== BRIEF ==
Output exactly the lines that run from the line containing "start where it" through the line containing "obj.matrix_world = Matrix.Identity(4)", with both ends included.

BEGIN SOURCE MATERIAL

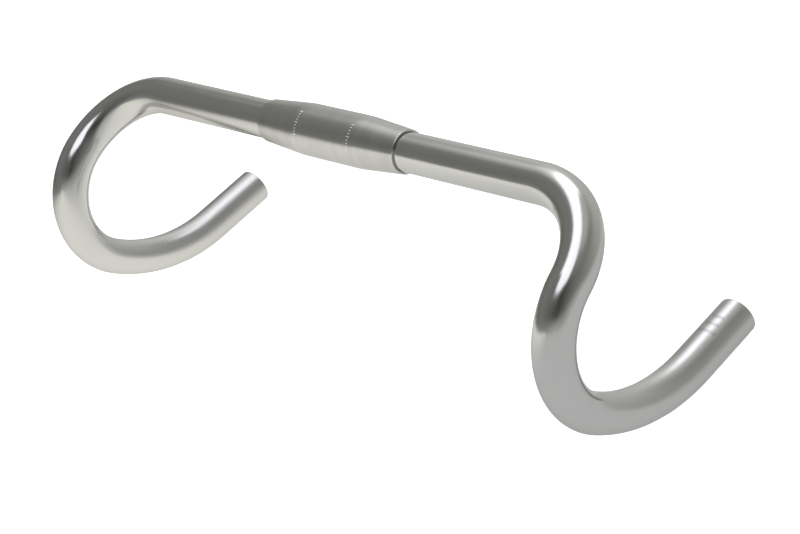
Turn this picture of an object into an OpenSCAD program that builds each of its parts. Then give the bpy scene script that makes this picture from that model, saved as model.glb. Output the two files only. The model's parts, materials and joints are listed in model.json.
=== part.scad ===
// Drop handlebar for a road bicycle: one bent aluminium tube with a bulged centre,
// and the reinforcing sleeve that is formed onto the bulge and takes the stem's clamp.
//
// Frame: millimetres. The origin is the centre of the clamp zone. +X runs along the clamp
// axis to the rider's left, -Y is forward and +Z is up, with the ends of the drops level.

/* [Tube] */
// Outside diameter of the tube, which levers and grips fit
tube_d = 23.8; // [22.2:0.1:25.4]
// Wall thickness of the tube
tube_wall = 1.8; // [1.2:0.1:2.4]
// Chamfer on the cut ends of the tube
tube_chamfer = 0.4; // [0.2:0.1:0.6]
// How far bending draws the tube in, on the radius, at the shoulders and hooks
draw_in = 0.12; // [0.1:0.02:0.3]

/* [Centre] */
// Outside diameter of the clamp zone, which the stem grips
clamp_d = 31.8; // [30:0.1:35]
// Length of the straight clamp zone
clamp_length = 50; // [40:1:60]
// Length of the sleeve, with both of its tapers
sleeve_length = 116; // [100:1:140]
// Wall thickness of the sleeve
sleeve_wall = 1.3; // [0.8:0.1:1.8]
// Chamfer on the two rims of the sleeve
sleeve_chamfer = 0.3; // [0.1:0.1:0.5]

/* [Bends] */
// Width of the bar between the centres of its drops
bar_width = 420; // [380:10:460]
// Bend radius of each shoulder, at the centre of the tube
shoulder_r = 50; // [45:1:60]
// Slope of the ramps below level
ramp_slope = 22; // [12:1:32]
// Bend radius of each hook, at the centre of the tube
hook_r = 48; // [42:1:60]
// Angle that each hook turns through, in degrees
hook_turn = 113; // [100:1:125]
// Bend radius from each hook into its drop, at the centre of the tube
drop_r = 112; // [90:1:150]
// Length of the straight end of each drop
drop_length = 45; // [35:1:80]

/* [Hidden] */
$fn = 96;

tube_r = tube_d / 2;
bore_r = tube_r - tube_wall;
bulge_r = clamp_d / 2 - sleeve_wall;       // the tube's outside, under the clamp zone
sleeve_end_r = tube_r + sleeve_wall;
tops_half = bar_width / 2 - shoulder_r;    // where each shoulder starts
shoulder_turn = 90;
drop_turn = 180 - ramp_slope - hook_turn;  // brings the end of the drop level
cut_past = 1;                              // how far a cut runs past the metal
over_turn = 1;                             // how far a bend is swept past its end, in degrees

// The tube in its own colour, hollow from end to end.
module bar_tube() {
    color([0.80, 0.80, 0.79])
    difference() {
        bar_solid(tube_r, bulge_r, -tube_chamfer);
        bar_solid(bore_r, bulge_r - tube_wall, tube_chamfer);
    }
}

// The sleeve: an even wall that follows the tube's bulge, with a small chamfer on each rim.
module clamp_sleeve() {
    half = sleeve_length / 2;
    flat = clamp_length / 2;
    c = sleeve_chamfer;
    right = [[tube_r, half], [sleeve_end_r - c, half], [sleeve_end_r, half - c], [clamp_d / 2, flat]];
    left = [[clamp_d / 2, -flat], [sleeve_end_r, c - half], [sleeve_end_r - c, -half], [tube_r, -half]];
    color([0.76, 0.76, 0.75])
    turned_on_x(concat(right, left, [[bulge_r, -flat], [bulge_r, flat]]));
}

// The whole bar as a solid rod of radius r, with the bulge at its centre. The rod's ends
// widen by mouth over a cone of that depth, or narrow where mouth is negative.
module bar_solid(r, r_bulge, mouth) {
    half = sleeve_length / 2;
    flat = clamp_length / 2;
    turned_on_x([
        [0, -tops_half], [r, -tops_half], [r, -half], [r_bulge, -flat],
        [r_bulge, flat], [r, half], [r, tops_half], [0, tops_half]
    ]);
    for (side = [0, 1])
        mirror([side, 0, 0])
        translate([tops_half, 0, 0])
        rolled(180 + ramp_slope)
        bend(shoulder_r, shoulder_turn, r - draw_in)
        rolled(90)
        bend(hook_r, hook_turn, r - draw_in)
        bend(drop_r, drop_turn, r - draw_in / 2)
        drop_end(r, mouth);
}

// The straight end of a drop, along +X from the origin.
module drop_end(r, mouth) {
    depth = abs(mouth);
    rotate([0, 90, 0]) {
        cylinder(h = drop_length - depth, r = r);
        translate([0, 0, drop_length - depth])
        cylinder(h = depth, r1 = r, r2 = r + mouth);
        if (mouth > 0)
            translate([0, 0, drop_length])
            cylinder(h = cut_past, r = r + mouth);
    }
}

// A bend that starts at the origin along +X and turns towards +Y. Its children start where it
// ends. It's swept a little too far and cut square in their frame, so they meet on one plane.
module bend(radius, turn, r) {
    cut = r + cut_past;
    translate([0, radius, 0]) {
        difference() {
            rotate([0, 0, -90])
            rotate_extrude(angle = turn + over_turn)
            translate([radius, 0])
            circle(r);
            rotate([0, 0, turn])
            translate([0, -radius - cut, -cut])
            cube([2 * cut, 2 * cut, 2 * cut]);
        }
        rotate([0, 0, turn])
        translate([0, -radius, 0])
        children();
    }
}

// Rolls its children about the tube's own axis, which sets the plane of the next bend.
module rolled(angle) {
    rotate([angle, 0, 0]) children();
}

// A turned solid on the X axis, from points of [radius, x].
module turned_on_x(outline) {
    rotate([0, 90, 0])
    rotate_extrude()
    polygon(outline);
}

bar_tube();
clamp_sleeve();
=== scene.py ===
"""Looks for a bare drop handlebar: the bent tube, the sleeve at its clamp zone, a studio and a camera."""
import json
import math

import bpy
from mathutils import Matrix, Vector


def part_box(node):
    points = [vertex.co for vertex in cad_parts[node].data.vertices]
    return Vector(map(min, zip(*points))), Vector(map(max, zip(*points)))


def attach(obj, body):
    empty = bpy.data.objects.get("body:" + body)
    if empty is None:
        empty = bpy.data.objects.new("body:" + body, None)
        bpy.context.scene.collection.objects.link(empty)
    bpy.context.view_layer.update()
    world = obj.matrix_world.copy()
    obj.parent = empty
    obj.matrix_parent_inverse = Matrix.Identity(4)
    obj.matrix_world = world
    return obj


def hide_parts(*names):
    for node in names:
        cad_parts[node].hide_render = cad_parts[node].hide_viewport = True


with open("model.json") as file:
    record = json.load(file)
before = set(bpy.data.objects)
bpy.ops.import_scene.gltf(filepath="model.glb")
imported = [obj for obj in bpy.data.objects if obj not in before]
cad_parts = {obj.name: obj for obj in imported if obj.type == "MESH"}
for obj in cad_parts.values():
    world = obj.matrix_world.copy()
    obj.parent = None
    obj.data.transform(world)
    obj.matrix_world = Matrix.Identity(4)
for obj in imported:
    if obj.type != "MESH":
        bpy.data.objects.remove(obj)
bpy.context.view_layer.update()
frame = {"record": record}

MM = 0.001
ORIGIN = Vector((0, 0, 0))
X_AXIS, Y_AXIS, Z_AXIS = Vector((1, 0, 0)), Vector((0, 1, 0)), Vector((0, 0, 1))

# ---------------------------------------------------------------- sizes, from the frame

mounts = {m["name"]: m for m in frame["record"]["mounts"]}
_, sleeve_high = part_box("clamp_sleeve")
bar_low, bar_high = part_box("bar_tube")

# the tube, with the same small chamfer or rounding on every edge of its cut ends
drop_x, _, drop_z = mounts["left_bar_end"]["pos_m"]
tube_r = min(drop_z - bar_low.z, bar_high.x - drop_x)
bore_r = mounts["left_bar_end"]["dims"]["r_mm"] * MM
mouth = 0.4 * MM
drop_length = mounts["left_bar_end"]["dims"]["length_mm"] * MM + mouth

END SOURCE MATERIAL

== RESULT OF THIS TASK ==
// A bend that starts at the origin along +X and turns towards +Y. Its children start where it
// ends. It's swept a little too far and cut square in their frame, so they meet on one plane.
module bend(radius, turn, r) {
    cut = r + cut_past;
    translate([0, radius, 0]) {
        difference() {
            rotate([0, 0, -90])
            rotate_extrude(angle = turn + over_turn)
            translate([radius, 0])
            circle(r);
            rotate([0, 0, turn])
            translate([0, -radius - cut, -cut])
            cube([2 * cut, 2 * cut, 2 * cut]);
        }
        rotate([0, 0, turn])
        translate([0, -radius, 0])
        children();
    }
}

// Rolls its children about the tube's own axis, which sets the plane of the next bend.
module rolled(angle) {
    rotate([angle, 0, 0]) children();
}

// A turned solid on the X axis, from points of [radius, x].
module turned_on_x(outline) {
    rotate([0, 90, 0])
    rotate_extrude()
    polygon(outline);
}

bar_tube();
clamp_sleeve();
=== scene.py ===
"""Looks for a bare drop handlebar: the bent tube, the sleeve at its clamp zone, a studio and a camera."""
import json
import math

import bpy
from mathutils import Matrix, Vector


def part_box(node):
    points = [vertex.co for vertex in cad_parts[node].data.vertices]
    return Vector(map(min, zip(*points))), Vector(map(max, zip(*points)))


def attach(obj, body):
    empty = bpy.data.objects.get("body:" + body)
    if empty is None:
        empty = bpy.data.objects.new("body:" + body, None)
        bpy.context.scene.collection.objects.link(empty)
    bpy.context.view_layer.update()
    world = obj.matrix_world.copy()
    obj.parent = empty
    obj.matrix_parent_inverse = Matrix.Identity(4)
    obj.matrix_world = world
    return obj


def hide_parts(*names):
    for node in names:
        cad_parts[node].hide_render = cad_parts[node].hide_viewport = True


with open("model.json") as file:
    record = json.load(file)
before = set(bpy.data.objects)
bpy.ops.import_scene.gltf(filepath="model.glb")
imported = [obj for obj in bpy.data.objects if obj not in before]
cad_parts = {obj.name: obj for obj in imported if obj.type == "MESH"}
for obj in cad_parts.values():
    world = obj.matrix_world.copy()
    obj.parent = None
    obj.data.transform(world)
    obj.matrix_world = Matrix.Identity(4)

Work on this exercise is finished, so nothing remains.